Give every line of the material again, exactly as written.
-- begin Material provided --
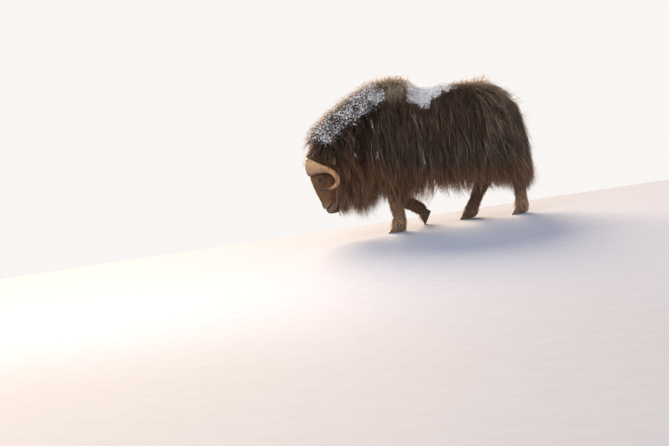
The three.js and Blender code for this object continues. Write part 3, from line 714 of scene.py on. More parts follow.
footRows = np.array([  # x, height of the coat's tips
    [-940, 800], [-860, 600], [-700, 240], [-620, 185], [-553, 167], [-475, 233], [-424, 305], [-340, 300],
    [-260, 265], [-180, 262], [-60, 235], [60, 285], [280, 250], [540, 225], [720, 185], [860, 190],
    [950, 205], [980, 290]]).T / 1000


def nearestGuide(p, guides):
    tree = KDTree(len(guides))
    for i, at in enumerate(guides.tolist()):
        tree.insert(at, i)
    tree.balance()
    return np.array([tree.find(at)[1] for at in p.tolist()])


boxLow, boxHigh = (np.array(corner) - shift for corner in cadBox)
boxSpare = 0.024 * (boxHigh - boxLow) + 0.006


def keptIn(p):  # drawn in smoothly where it would pass the part's box by more than a little
    soft = 0.02
    for corner, way in ((boxHigh, 1), (-boxLow, -1)):
        edge = corner + boxSpare - soft
        over = p * way - edge
        p = np.where(over > 0, way * (edge + soft * np.tanh(over / (1.5 * soft))), p)
    return p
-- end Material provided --
> Exercise result
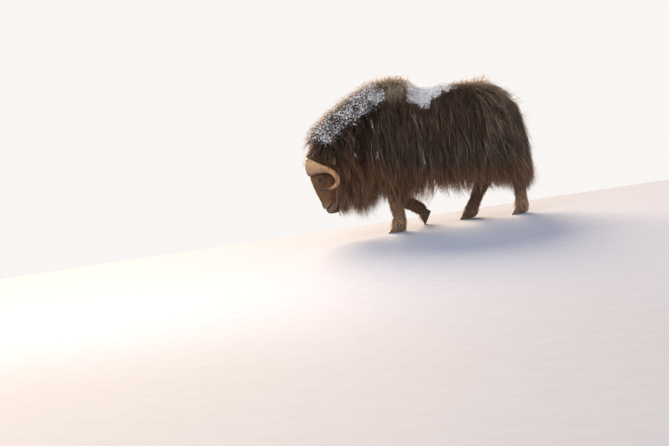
The three.js and Blender code for this object continues. Write part 3, from line 714 of scene.py on. More parts follow.
footRows = np.array([  # x, height of the coat's tips
    [-940, 800], [-860, 600], [-700, 240], [-620, 185], [-553, 167], [-475, 233], [-424, 305], [-340, 300],
    [-260, 265], [-180, 262], [-60, 235], [60, 285], [280, 250], [540, 225], [720, 185], [860, 190],
    [950, 205], [980, 290]]).T / 1000


def nearestGuide(p, guides):
    tree = KDTree(len(guides))
    for i, at in enumerate(guides.tolist()):
        tree.insert(at, i)
    tree.balance()
    return np.array([tree.find(at)[1] for at in p.tolist()])


boxLow, boxHigh = (np.array(corner) - shift for corner in cadBox)
boxSpare = 0.024 * (boxHigh - boxLow) + 0.006


def keptIn(p):  # drawn in smoothly where it would pass the part's box by more than a little
    soft = 0.02
    for corner, way in ((boxHigh, 1), (-boxLow, -1)):
        edge = corner + boxSpare - soft
        over = p * way - edge
        p = np.where(over > 0, way * (edge + soft * np.tanh(over / (1.5 * soft))), p)
    return p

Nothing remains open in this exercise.